Procurement Digital di Indonesia: Mitos dan Realita di Perusahaan Swasta
Ketika Efisiensi Bertemu Tantangan Etika
Di tengah tekanan kompetisi global dan ekspektasi stakeholder yang terus berkembang, perusahaan swasta kini tak lagi bisa bergantung pada proses pengadaan konvensional. Di sinilah Procurement 4.0 hadir: sebuah transformasi radikal yang menjanjikan efisiensi tinggi melalui digitalisasi, otomatisasi, dan kecerdasan buatan (AI).
Moritz Brueckner dalam bukunya Procurement 4.0: A Survival Guide in a Digital, Disruptive World menjelaskan bahwa sektor swasta menghadapi tantangan unik: bagaimana mengintegrasikan teknologi canggih sambil menjaga kecepatan, akurasi, dan etika bisnis dalam pengadaan barang dan jasa. Karena berbeda dengan sektor publik, pengadaan di dunia korporasi tidak selalu diawasi secara ketat oleh hukum negara, tetapi tetap rentan terhadap konflik kepentingan, nepotisme internal, dan pengambilan keputusan yang tidak objektif.
Digitalisasi: Antara Efisiensi dan Pengawasan
Brueckner menyoroti bahwa digitalisasi membawa banyak keuntungan bagi perusahaan: proses sourcing lebih cepat, pengolahan data lebih presisi, dan peluang negosiasi menjadi lebih terbuka. Namun, dia juga mengingatkan: teknologi bukanlah jaminan objektivitas.
Sistem e-procurement dan penggunaan algoritma AI untuk memilih vendor memang terdengar menjanjikan. Tapi jika data input-nya sudah bias atau jika prosesnya tidak diaudit secara transparan, maka keputusan yang dihasilkan pun bisa melanggengkan praktik tidak etis—hanya dalam bungkus teknologi canggih.

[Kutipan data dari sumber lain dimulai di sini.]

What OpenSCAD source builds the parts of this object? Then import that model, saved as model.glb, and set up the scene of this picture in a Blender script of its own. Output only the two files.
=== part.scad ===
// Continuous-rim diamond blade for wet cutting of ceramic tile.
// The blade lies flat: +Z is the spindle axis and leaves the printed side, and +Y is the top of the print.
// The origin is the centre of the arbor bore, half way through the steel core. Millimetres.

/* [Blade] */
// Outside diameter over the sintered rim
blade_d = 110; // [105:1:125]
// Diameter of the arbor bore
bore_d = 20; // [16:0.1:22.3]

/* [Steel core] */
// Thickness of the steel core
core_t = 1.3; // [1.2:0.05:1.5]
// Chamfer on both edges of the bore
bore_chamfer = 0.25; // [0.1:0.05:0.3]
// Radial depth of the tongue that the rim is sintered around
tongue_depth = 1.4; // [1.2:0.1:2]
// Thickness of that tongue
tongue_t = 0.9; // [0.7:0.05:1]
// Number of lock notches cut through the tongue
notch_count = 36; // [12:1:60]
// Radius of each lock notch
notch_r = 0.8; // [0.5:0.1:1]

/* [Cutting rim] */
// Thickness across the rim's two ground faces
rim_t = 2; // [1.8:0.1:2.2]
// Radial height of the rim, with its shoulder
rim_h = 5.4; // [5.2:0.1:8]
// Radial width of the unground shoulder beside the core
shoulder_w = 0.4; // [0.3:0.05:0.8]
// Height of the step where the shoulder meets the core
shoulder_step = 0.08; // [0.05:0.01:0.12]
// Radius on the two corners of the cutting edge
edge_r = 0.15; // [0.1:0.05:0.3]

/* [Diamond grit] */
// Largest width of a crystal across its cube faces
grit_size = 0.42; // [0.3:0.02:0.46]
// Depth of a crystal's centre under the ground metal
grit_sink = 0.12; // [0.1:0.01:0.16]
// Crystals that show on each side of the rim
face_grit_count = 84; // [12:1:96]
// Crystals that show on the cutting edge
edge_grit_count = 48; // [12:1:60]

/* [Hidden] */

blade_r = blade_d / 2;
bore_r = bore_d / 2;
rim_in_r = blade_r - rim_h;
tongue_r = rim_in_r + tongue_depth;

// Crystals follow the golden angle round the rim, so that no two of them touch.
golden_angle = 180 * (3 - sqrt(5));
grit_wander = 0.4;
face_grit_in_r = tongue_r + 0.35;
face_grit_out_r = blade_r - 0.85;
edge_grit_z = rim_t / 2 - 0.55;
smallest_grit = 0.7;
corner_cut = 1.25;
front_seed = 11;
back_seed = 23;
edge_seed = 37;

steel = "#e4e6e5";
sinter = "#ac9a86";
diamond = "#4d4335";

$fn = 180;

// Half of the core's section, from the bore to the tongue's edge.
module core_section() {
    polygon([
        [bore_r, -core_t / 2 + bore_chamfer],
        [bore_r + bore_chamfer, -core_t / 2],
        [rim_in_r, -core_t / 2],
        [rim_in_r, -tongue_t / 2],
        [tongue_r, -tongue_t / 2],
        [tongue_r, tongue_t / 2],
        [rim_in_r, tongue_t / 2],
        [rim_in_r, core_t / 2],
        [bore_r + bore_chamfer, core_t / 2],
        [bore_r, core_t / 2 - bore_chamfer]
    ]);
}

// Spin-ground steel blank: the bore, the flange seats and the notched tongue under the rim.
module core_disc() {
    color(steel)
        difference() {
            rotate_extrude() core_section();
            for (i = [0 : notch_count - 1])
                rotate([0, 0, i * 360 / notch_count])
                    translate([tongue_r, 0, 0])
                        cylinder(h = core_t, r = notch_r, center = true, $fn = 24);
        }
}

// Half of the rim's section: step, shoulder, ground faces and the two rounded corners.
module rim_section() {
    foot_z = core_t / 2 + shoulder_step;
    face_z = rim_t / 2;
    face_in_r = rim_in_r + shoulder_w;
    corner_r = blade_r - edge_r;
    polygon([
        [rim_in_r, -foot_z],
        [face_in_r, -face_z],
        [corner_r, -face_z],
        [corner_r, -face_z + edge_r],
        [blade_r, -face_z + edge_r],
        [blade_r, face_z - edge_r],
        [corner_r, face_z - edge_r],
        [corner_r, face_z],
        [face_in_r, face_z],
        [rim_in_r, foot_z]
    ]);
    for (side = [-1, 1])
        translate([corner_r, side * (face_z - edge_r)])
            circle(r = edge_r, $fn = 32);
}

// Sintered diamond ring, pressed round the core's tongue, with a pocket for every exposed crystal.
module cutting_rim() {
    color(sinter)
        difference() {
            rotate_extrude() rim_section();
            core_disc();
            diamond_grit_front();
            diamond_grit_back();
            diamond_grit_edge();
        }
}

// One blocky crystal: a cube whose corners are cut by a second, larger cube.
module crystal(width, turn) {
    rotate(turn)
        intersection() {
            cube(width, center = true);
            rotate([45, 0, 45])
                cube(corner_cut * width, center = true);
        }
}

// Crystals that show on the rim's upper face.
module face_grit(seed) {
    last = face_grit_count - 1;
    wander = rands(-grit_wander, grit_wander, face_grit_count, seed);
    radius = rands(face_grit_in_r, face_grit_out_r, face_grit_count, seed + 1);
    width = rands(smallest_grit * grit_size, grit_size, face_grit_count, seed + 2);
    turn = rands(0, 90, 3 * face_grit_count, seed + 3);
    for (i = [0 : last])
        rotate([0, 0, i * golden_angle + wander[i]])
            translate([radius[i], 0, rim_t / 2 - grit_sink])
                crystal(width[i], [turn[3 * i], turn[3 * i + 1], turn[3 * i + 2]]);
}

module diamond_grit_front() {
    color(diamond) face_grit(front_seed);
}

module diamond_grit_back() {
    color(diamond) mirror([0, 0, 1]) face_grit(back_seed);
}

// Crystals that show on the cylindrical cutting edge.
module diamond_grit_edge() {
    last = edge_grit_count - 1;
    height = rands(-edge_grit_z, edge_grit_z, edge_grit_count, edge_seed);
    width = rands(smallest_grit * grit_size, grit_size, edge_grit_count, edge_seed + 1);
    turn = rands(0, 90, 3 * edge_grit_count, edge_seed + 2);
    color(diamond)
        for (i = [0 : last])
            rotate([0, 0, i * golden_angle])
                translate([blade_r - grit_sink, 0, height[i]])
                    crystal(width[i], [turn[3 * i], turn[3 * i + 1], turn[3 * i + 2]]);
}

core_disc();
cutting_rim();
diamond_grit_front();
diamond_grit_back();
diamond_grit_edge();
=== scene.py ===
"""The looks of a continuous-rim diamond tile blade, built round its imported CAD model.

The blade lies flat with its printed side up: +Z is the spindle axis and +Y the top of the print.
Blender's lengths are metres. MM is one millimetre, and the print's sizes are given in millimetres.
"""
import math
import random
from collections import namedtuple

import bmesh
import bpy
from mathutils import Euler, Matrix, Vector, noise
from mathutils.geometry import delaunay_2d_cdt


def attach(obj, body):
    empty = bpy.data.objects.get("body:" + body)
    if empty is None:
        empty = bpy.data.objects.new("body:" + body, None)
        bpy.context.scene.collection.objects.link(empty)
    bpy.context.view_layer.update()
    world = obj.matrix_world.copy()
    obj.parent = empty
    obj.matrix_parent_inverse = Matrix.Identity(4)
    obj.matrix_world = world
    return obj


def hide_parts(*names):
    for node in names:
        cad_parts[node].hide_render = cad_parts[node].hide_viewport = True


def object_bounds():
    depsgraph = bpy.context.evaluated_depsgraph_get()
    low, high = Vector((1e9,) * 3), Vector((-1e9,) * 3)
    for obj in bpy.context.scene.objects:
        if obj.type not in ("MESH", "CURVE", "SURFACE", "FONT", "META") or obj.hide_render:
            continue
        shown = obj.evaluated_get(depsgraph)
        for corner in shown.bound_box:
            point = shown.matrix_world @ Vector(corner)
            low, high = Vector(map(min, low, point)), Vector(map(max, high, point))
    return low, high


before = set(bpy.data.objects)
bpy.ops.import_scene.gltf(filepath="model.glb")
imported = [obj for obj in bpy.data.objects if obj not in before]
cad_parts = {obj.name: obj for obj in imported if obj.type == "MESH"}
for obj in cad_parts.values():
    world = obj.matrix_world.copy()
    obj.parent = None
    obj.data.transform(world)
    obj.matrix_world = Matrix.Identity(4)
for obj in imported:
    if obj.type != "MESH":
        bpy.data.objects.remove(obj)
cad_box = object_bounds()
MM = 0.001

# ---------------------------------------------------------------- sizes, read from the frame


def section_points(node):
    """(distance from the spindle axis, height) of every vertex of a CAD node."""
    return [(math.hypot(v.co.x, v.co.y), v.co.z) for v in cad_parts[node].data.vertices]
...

Kelemahan dalam Rantai Pengadaan Perusahaan
Dalam banyak kasus di sektor swasta, masih ditemukan:
-
Hubungan pribadi yang memengaruhi pemilihan vendor.
-
Rekayasa harga oleh supplier yang “bermain belakang” dengan tim pengadaan.
-
Dominasi satu vendor karena lemahnya analisis risiko rantai pasok.
Buku Procurement 4.0 menjelaskan bahwa masalah ini bisa dilawan jika perusahaan berani membangun sistem digital yang tidak hanya fokus pada cost saving, tetapi juga integritas proses. Ini termasuk kemampuan untuk melakukan pelacakan keputusan (decision traceability), audit otomatis, dan pemetaan potensi konflik kepentingan.
Praktik di Indonesia: Antara Adaptasi dan Hambatan
Di Indonesia, sejumlah perusahaan besar di bidang manufaktur, energi, dan FMCG sudah mulai mengadopsi teknologi pengadaan digital. Namun, adopsi ini seringkali lebih difokuskan pada efisiensi biaya dan belum secara serius digunakan untuk membangun governance yang kuat.
Kondisi ini selaras dengan peringatan Brueckner: bahwa tanpa kesadaran etis dan pengawasan internal yang kuat, digitalisasi hanya akan mempercepat keputusan buruk—bukan memperbaikinya.
Strategi Menuju Procurement yang Lebih Bersih
Berikut beberapa pendekatan yang ditawarkan Brueckner dan relevan untuk dunia bisnis di Indonesia:
-
Data governance: Menjamin bahwa seluruh proses digital menggunakan data yang bersih, akurat, dan bebas dari manipulasi.
-
Human-machine collaboration: Teknologi harus digunakan untuk mendukung pengambilan keputusan manusia, bukan menggantikannya secara membabi buta.
-
Transparency by design: Sistem pengadaan harus dirancang agar setiap pihak yang berkepentingan bisa melihat proses dan hasilnya secara terbuka.
Revolusi pengadaan di sektor swasta bukan hanya soal adopsi teknologi tercanggih, tetapi bagaimana perusahaan mampu mengelola etika, transparansi, dan akuntabilitas dalam ekosistem yang semakin kompleks. Seperti yang ditulis Moritz Brueckner, “Procurement 4.0 adalah tentang mengubah cara kita bekerja—bukan sekadar alat baru, tetapi pola pikir baru.”
Saatnya perusahaan di Indonesia menjadikan pengadaan bukan hanya mesin efisiensi, tetapi juga cermin integritas korporasi.